▶ [Provided data]
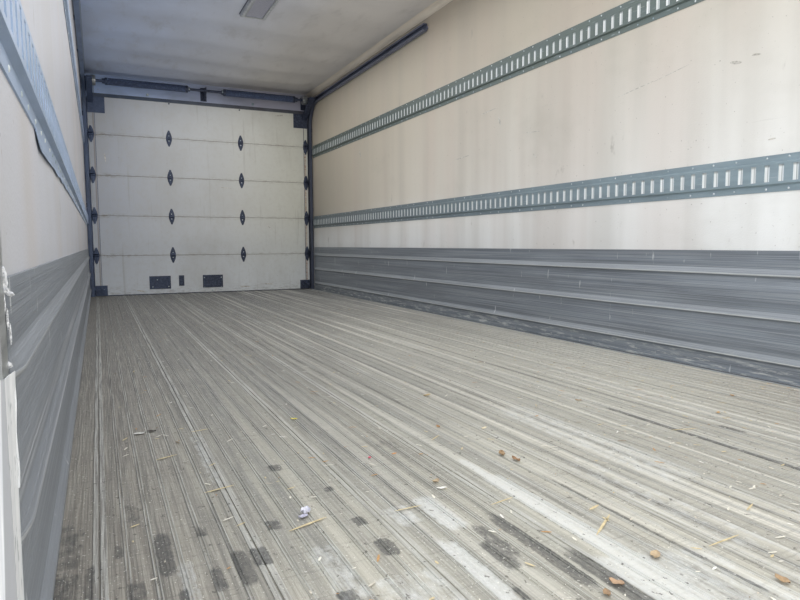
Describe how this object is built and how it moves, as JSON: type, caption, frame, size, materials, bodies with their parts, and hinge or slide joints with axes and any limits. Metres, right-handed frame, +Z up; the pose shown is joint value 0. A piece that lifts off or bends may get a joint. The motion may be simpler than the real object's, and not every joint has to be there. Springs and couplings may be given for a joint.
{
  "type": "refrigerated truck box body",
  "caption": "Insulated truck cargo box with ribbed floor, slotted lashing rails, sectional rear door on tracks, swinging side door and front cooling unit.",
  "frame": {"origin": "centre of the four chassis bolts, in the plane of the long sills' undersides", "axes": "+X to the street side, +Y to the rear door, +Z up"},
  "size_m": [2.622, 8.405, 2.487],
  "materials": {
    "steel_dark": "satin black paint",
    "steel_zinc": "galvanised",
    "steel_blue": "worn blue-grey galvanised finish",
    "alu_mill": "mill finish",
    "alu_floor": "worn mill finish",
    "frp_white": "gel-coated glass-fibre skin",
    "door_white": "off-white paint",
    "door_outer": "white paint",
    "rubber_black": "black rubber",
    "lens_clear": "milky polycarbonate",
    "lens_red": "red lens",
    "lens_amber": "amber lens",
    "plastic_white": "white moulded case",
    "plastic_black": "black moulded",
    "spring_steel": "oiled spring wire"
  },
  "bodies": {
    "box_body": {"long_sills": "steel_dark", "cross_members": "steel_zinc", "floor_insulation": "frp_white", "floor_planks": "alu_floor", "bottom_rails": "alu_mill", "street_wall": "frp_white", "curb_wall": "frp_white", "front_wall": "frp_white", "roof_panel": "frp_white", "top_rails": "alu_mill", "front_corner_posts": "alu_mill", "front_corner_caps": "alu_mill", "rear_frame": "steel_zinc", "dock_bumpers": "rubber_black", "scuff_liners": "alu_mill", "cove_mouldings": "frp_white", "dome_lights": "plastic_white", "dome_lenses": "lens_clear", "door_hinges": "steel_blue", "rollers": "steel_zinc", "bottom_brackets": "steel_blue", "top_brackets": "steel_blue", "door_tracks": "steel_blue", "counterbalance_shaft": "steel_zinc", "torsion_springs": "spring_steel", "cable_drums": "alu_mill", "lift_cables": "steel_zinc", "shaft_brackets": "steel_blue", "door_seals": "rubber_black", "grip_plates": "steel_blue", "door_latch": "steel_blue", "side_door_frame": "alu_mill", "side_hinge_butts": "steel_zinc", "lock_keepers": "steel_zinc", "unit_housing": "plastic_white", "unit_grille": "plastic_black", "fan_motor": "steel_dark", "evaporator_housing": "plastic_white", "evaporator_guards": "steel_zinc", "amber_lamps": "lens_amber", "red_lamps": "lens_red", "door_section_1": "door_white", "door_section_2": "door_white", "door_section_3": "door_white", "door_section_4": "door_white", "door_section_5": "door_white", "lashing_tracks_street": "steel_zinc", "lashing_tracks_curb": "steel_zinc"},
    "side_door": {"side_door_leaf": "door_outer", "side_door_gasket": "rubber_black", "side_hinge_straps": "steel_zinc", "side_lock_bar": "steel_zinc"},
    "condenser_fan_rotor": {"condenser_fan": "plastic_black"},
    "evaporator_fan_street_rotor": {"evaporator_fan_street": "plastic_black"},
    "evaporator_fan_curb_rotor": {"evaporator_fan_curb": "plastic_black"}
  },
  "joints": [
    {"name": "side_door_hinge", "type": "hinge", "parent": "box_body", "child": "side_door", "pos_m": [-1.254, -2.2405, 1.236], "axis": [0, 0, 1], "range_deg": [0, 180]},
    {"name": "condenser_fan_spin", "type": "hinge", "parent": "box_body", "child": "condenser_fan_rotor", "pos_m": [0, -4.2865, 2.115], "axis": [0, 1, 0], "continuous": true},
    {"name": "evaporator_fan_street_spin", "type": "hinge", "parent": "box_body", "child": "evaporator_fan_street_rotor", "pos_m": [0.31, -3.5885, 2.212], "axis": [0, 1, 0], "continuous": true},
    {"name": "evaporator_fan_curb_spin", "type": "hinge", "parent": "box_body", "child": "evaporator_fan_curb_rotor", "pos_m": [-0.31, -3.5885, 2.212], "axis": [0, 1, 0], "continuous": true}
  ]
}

▶ [Goal of the exercise]
Please reproduce the entire listing, exactly as shown.

▶ [Right answer]
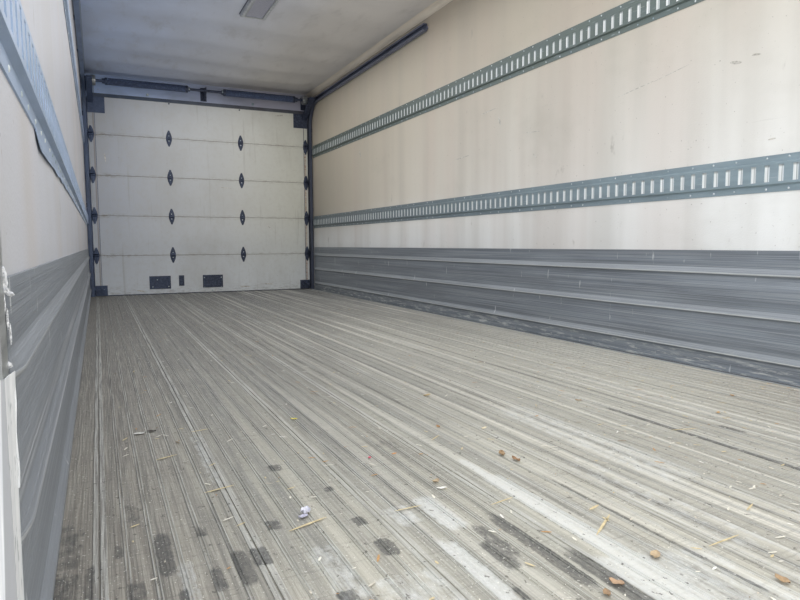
Describe how this object is built and how it moves, as JSON: type, caption, frame, size, materials, bodies with their parts, and hinge or slide joints with axes and any limits. Metres, right-handed frame, +Z up; the pose shown is joint value 0. A piece that lifts off or bends may get a joint. The motion may be simpler than the real object's, and not every joint has to be there. Springs and couplings may be given for a joint.
{
  "type": "refrigerated truck box body",
  "caption": "Insulated truck cargo box with ribbed floor, slotted lashing rails, sectional rear door on tracks, swinging side door and front cooling unit.",
  "frame": {"origin": "centre of the four chassis bolts, in the plane of the long sills' undersides", "axes": "+X to the street side, +Y to the rear door, +Z up"},
  "size_m": [2.622, 8.405, 2.487],
  "materials": {
    "steel_dark": "satin black paint",
    "steel_zinc": "galvanised",
    "steel_blue": "worn blue-grey galvanised finish",
    "alu_mill": "mill finish",
    "alu_floor": "worn mill finish",
    "frp_white": "gel-coated glass-fibre skin",
    "door_white": "off-white paint",
    "door_outer": "white paint",
    "rubber_black": "black rubber",
    "lens_clear": "milky polycarbonate",
    "lens_red": "red lens",
    "lens_amber": "amber lens",
    "plastic_white": "white moulded case",
    "plastic_black": "black moulded",
    "spring_steel": "oiled spring wire"
  },
  "bodies": {
    "box_body": {"long_sills": "steel_dark", "cross_members": "steel_zinc", "floor_insulation": "frp_white", "floor_planks": "alu_floor", "bottom_rails": "alu_mill", "street_wall": "frp_white", "curb_wall": "frp_white", "front_wall": "frp_white", "roof_panel": "frp_white", "top_rails": "alu_mill", "front_corner_posts": "alu_mill", "front_corner_caps": "alu_mill", "rear_frame": "steel_zinc", "dock_bumpers": "rubber_black", "scuff_liners": "alu_mill", "cove_mouldings": "frp_white", "dome_lights": "plastic_white", "dome_lenses": "lens_clear", "door_hinges": "steel_blue", "rollers": "steel_zinc", "bottom_brackets": "steel_blue", "top_brackets": "steel_blue", "door_tracks": "steel_blue", "counterbalance_shaft": "steel_zinc", "torsion_springs": "spring_steel", "cable_drums": "alu_mill", "lift_cables": "steel_zinc", "shaft_brackets": "steel_blue", "door_seals": "rubber_black", "grip_plates": "steel_blue", "door_latch": "steel_blue", "side_door_frame": "alu_mill", "side_hinge_butts": "steel_zinc", "lock_keepers": "steel_zinc", "unit_housing": "plastic_white", "unit_grille": "plastic_black", "fan_motor": "steel_dark", "evaporator_housing": "plastic_white", "evaporator_guards": "steel_zinc", "amber_lamps": "lens_amber", "red_lamps": "lens_red", "door_section_1": "door_white", "door_section_2": "door_white", "door_section_3": "door_white", "door_section_4": "door_white", "door_section_5": "door_white", "lashing_tracks_street": "steel_zinc", "lashing_tracks_curb": "steel_zinc"},
    "side_door": {"side_door_leaf": "door_outer", "side_door_gasket": "rubber_black", "side_hinge_straps": "steel_zinc", "side_lock_bar": "steel_zinc"},
    "condenser_fan_rotor": {"condenser_fan": "plastic_black"},
    "evaporator_fan_street_rotor": {"evaporator_fan_street": "plastic_black"},
    "evaporator_fan_curb_rotor": {"evaporator_fan_curb": "plastic_black"}
  },
  "joints": [
    {"name": "side_door_hinge", "type": "hinge", "parent": "box_body", "child": "side_door", "pos_m": [-1.254, -2.2405, 1.236], "axis": [0, 0, 1], "range_deg": [0, 180]},
    {"name": "condenser_fan_spin", "type": "hinge", "parent": "box_body", "child": "condenser_fan_rotor", "pos_m": [0, -4.2865, 2.115], "axis": [0, 1, 0], "continuous": true},
    {"name": "evaporator_fan_street_spin", "type": "hinge", "parent": "box_body", "child": "evaporator_fan_street_rotor", "pos_m": [0.31, -3.5885, 2.212], "axis": [0, 1, 0], "continuous": true},
    {"name": "evaporator_fan_curb_spin", "type": "hinge", "parent": "box_body", "child": "evaporator_fan_curb_rotor", "pos_m": [-0.31, -3.5885, 2.212], "axis": [0, 1, 0], "continuous": true}
  ]
}